■ RAW DATA
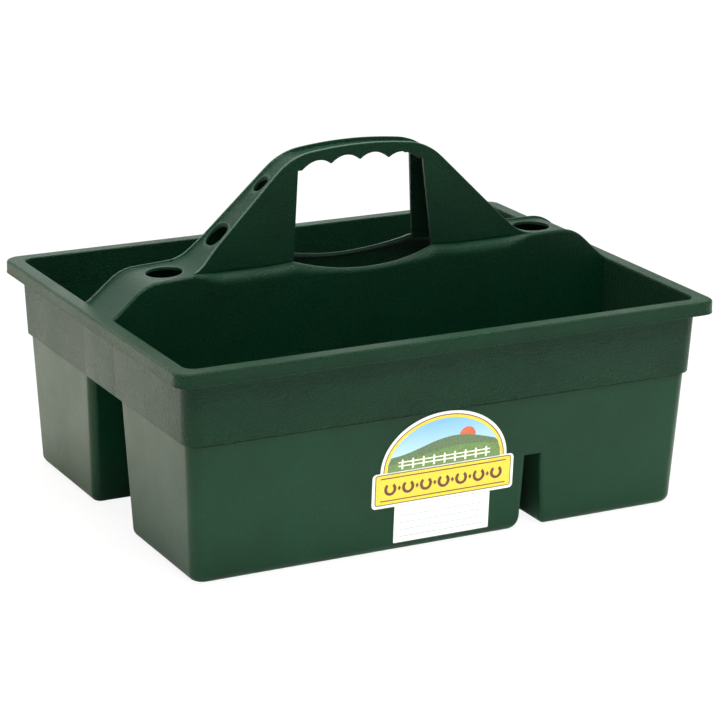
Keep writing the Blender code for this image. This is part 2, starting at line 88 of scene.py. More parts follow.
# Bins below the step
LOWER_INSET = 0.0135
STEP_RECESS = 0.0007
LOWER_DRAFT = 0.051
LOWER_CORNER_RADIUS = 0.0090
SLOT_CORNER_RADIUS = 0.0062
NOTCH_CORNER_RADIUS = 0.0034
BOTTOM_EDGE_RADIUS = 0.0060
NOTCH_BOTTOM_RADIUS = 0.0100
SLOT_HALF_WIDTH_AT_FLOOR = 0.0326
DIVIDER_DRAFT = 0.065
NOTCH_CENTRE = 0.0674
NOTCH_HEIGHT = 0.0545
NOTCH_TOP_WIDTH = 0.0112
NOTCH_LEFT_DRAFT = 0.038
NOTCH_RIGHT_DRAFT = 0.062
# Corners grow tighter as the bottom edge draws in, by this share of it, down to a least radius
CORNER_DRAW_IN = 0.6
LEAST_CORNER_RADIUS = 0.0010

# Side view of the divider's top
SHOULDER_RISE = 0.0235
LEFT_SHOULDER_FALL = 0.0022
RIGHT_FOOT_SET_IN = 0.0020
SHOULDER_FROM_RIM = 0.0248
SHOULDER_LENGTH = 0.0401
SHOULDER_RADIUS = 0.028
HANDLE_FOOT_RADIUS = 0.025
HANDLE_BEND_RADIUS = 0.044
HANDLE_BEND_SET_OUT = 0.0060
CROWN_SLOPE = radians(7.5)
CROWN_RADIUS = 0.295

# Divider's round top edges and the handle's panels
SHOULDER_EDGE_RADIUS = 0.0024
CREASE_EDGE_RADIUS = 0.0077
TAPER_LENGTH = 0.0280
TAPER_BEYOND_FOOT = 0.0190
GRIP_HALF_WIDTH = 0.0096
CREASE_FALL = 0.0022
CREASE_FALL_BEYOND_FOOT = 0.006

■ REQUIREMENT
Go through the listing above and work out how many lines contain the string "this". Reply with the number alone.

■ THE SOLUTION
2